The paper addresses the data uncertainty that arises when large language models (LLMs) are used to perform generative error correction (GER) for automatic speech recognition (ASR) without leveraging acoustic information. It introduces Uncertainty-Aware Dynamic Fusion (UADF), a two-stage late-fusion framework that calibrates token-level LLM decisions and dynamically incorporates acoustic cues during autoregressive decoding, guided by LLM uncertainty. Empirical results across clean and noisy ASR tasks, as well as audio-visual speech recognition (AVSR), show substantial word error rate (WER) improvements over GER baselines and strong generalization to multimodal settings. The approach is training-efficient and renders a plug-in solution for enhancing LLM-based GER with acoustic information, with potential broad impact on multimodal ASR systems.

Abstract

Recent studies have successfully shown that large language models (LLMs) can be successfully used for generative error correction (GER) on top of the automatic speech recognition (ASR) output. Specifically, an LLM is utilized to carry out a direct mapping from the N-best hypotheses list generated by an ASR system to the predicted output transcription. However, despite its effectiveness, GER introduces extra data uncertainty since the LLM is trained without taking into account acoustic information available in the speech signal. In this work, we aim to overcome such a limitation by infusing acoustic information before generating the predicted transcription through a novel late fusion solution termed Uncertainty-Aware Dynamic Fusion (UADF). UADF is a multimodal fusion approach implemented into an auto-regressive decoding process and works in two stages: (i) It first analyzes and calibrates the token-level LLM decision, and (ii) it then dynamically assimilates the information from the acoustic modality. Experimental evidence collected from various ASR tasks shows that UADF surpasses existing fusion mechanisms in several ways. It yields significant improvements in word error rate (WER) while mitigating data uncertainty issues in LLM and addressing the poor generalization relied with sole modality during fusion. We also demonstrate that UADF seamlessly adapts to audio-visual speech recognition.
Paper Structure (21 sections, 10 equations, 4 figures, 6 tables)

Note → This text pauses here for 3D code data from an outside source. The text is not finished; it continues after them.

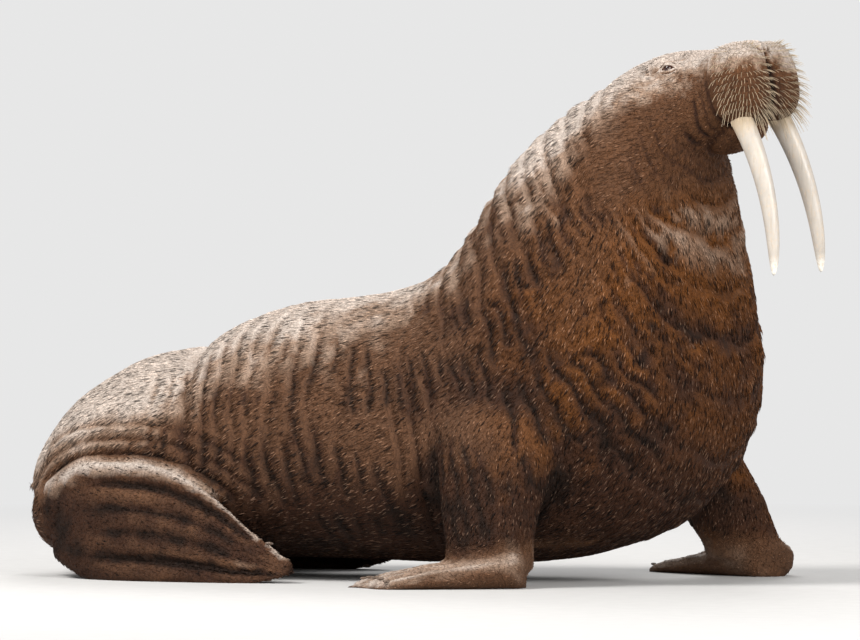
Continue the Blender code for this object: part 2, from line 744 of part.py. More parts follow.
def hind_forms(side):
    return [egg(mirrored(centre, side), radii) for _, centre, radii in HIND_FORMS]


def ring_half(row, size=3.0):
    """All that lies ahead of the plane of one of the trunk's cross-sections."""
    along = row / (len(TRUNK) - 1)
    top, bottom = trunk_point(along, 0), trunk_point(along, math.pi)
    left, right = trunk_point(along, math.pi / 2), trunk_point(along, -math.pi / 2)
    up = (top - bottom).normalized()
    ahead = (left - right).cross(up).normalized()
    across = up.cross(ahead)
    frame = Matrix((ahead, across, up)).transposed().to_4x4()
    frame = Matrix.Translation((top + bottom) / 2) @ frame
    return block((0, -size / 2, -size / 2), (size, size / 2, size / 2), frame)


def body():
    """The whole animal of flesh as one surface, but for the lips, jaw and hind flippers."""
    forms = [wrapped(trunk_point, 110, 64), head_form(), arm(ARM_RIGHT), arm(ARM_LEFT)]
    forms += [hand(HEEL_RIGHT, HAND_RIGHT_DEG, 1), hand(HEEL_LEFT, HAND_LEFT_DEG, -1)]
    forms += [egg(TAIL_CENTRE, TAIL_RADII), on_head(egg(*JOWL))]
    for side in (1, -1):
        forms += hind_forms(side)
    whole = fused(joined("rump", forms))
    fold(whole)
    weighted(whole, "plain", plainness)
    thinned(whole, BODY_SHARE, "plain")
    return largest_only(whole)


def floor_block():
    return put("floor", block(*FLOOR))


def finish(name):
    """A material with one finish's colour, roughness and metallic value."""
    colour, rough, metal = FINISHES[name]
    material = bpy.data.materials.new(name)
    material.use_nodes = True
    shader = material.node_tree.nodes["Principled BSDF"]
    shader.inputs["Base Color"].default_value = (*colour, 1)
    shader.inputs["Roughness"].default_value = rough
    shader.inputs["Metallic"].default_value = metal
    return material


def dressed():
    """Gives every piece its finish and shades it smooth."""
    for thing in bpy.context.scene.objects:
        kind = thing.name.removesuffix("_left").removesuffix("_right")
        thing.data.materials.clear()
        thing.data.materials.append(finish(WORN_BY[kind]))
        thing.data.shade_smooth()
        thing.data.set_sharp_from_angle(angle=math.radians(SHARP_DEG))


def parted_body(whole, sides):
    """Parts the body into head, neck, chest, torso, rump, tail and limbs, and returns the head."""
    head = parted(whole, "head", ring_half(HEAD_ROW))
    for side, name in sides:
        parted(whole, "ankle_" + name, egg(mirrored(HIND_CUT[0], side), HIND_CUT[1], detail=2))
        low, high = HAND_LEFT_BOX if side > 0 else HAND_RIGHT_BOX
        flipper = parted(whole, "foreflipper_" + name, block(low, high))
        heel, heading = (HEEL_LEFT, HAND_LEFT_DEG) if side > 0 else (HEEL_RIGHT, HAND_RIGHT_DEG)
        carved(flipper, hand_nails(heel, heading, -side), "UNION")
        parted(whole, "arm_" + name, arm(ARM_LEFT if side > 0 else ARM_RIGHT, ARM_MARGIN, (8, 16)))
    parted(whole, "neck", ring_half(NECK_ROW))
    parted(whole, "chest", ring_half(CHEST_ROW))
    parted(whole, "tail", block(*TAIL_BOX))
    parted(whole, "torso", ring_half(TORSO_ROW))
    return head


def muzzle(head, sides):
    """The whiskered pads, tusks, eyes and lower jaw, each let into the head."""
    pads, tusks = [], []
    for side, name in sides:
        thing = thinned(pad(side, "muzzle_pad_" + name), PAD_SHARE)
        ivory = tusk(side, "tusk_" + name)
        inner = sorted((-side, GAP / 2 * side))
        middle = put("middle", block((-1, inner[0], -1), (1, inner[1], 1), head_frame()))
        carved(thing, [swollen(head, 1.5 * GAP), middle, swollen(ivory, GAP)])
        pads.append(thing)
        tusks.append(ivory)
    jaw = put("lower_jaw", on_head(egg(CHIN_CENTRE, CHIN_RADII, (0, -10, 0), 3)))
    carved(jaw, [swollen(head, 1.5 * GAP)] + [swollen(thing, MOUTH_LINE) for thing in pads + tusks])
    for thing, (side, name) in zip(pads, sides):
        carved(thing, whiskers(side), "UNION", "MANIFOLD")
        carved(thing, [swollen(head, GAP), swollen(jaw, GAP)], solver="MANIFOLD")
        put("eye_" + name, eye(side))
    carved(head, [swollen(ivory, 1.5 * GAP) for ivory in tusks])


def centred():
    """Sets the middle of the whole over the origin; the soles stay on the floor."""
    things = list(bpy.context.scene.objects)
    corners = np.array([corner for thing in things for corner in thing.bound_box])
    middle = (corners.min(0) + corners.max(0)) / 2
    for thing in things:
        thing.data.transform(Matrix.Translation((-middle[0], -middle[1], 0)))


def main():
    for thing in list(bpy.data.objects):
        bpy.data.objects.remove(thing)
    whole = body()
    sides = ((1, "left"), (-1, "right"))
    for side, name in sides:
        fan = remeshed(put("hind_flipper_" + name, hind_flipper(side)), FAN_GRAIN)
        thinned(fan, FAN_SHARE)
        carved(fan, fan_nails(side), "UNION")
        carved(fan, [swollen(whole, 1.5 * GAP), floor_block()])
    carved(whole, [floor_block()])
    head = parted_body(whole, sides)
    head_details(head)
    muzzle(head, sides)
    centred()
    dressed()


main()
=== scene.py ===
"""A life-size bull walrus sitting up on its foreflippers, dressed for the picture.

Metres, +Z up, +X is the way the body faces, +Y is the animal's left. One hide covers all its flesh: the
same rounded forms as the solids, fused, folded and wrinkled. Over it lie a coat of short hair, bristles
on the muzzle and nails; tusks and eyes are pieces of their own.
"""

import math

import bmesh
import bpy
import numpy as np
from mathutils import Matrix, Vector, kdtree, noise


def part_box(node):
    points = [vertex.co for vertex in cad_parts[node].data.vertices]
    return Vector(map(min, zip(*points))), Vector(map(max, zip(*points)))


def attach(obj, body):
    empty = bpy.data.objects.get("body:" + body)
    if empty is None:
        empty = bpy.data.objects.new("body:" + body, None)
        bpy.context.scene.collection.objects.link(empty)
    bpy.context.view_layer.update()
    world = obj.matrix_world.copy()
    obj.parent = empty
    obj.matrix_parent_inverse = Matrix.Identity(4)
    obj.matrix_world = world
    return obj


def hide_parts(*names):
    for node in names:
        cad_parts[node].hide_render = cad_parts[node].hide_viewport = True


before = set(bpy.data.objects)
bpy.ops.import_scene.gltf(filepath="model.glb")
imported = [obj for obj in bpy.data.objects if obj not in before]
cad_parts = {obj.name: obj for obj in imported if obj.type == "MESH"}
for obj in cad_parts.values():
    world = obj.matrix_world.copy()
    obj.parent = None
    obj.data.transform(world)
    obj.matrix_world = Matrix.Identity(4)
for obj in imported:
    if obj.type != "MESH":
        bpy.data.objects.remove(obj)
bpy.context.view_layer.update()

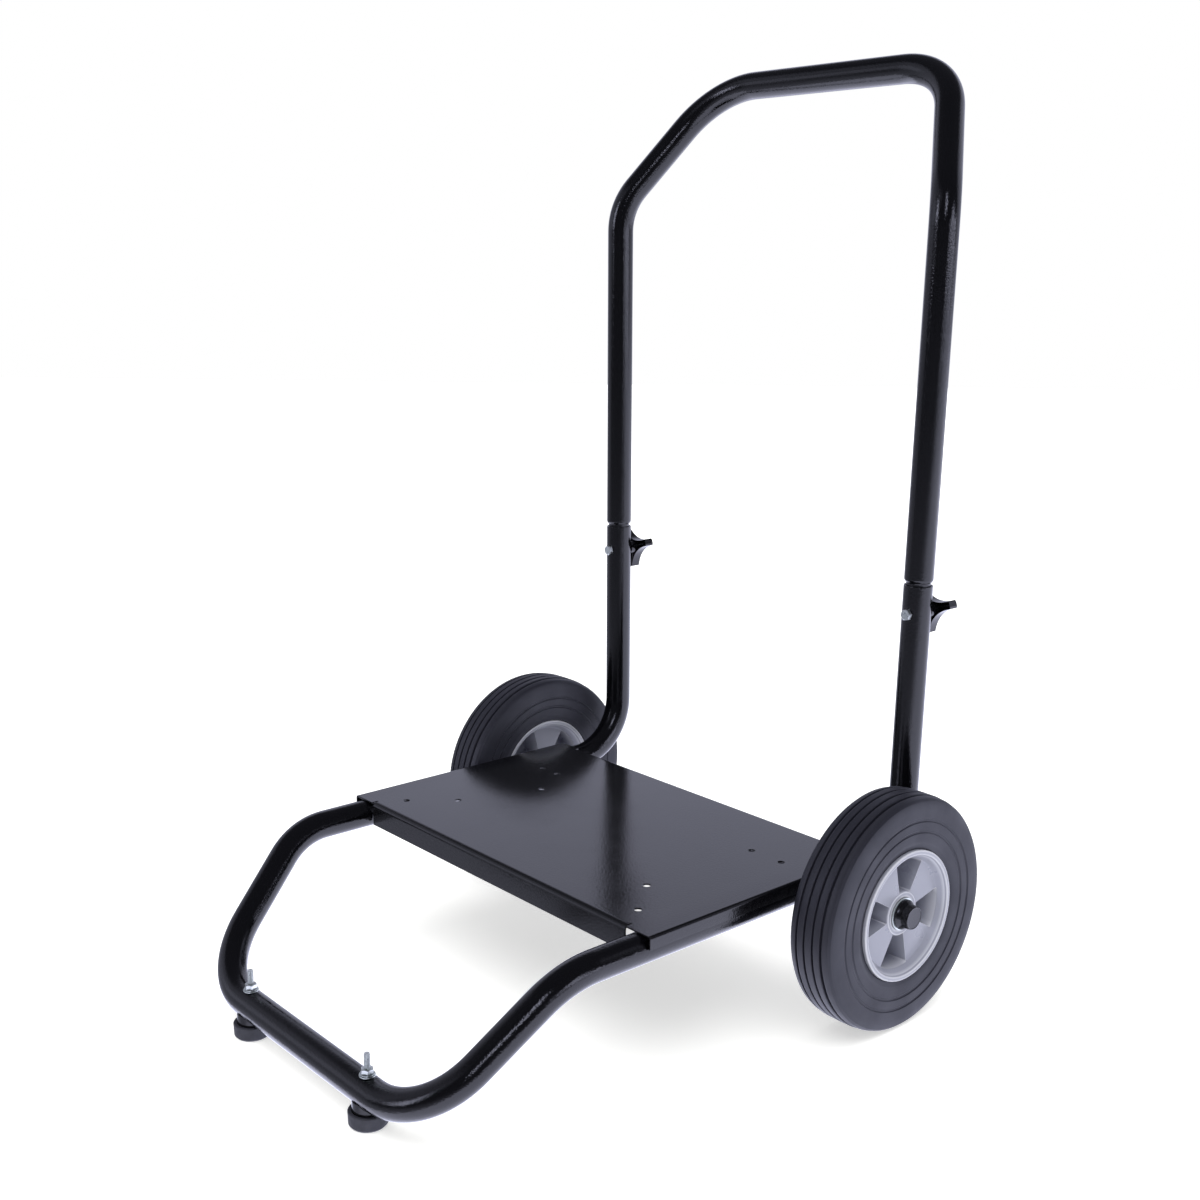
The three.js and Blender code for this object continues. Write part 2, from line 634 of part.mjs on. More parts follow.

This paper contains 21 sections, 10 equations, 4 figures, 6 tables.

Figures (4)

  • Figure 1: Different fusion strategies: early, mid and late fusions. The the green area indicates where the fusion strategies happened. N-best List is generated by ASR engine with beam search decoding. Left: the speech tokens extracted from the acoustic encoder are directly concatenated with the corresponding word embeddings of the N-best list before feeding into the LLMs; Middle: the acoustic features from the last layer of the acoustic encoder are integrated into the LLMs decoding process using the cross-attention mechanism; Right: the step-wise fusion happens in the auto-regressive decoding process by integrating both decision-level information.
  • Figure 2: Case study on a high uncertainty ($\mathcal{U}_t^{llm}$ is 9.91) example. Top-2 candidates from LLM are displayed while the "how" is a wrong prediction. UADF corrects the results to "all" according to the decision of the ASR model.
  • Figure 3: The visualization of before (left) and after (right) calibration for LLM in UADF. The dashed line represents the ideal relationship where confidence and accuracy are perfectly matched. The blue bar indicates the token distribution under different LLM's confidence intervals, and "$\times$" indicates the actual average accuracy based on each confidence interval.
  • Figure 4: Modality laziness reported in chen2023leveraging, where SNR level denotes the quality of speech.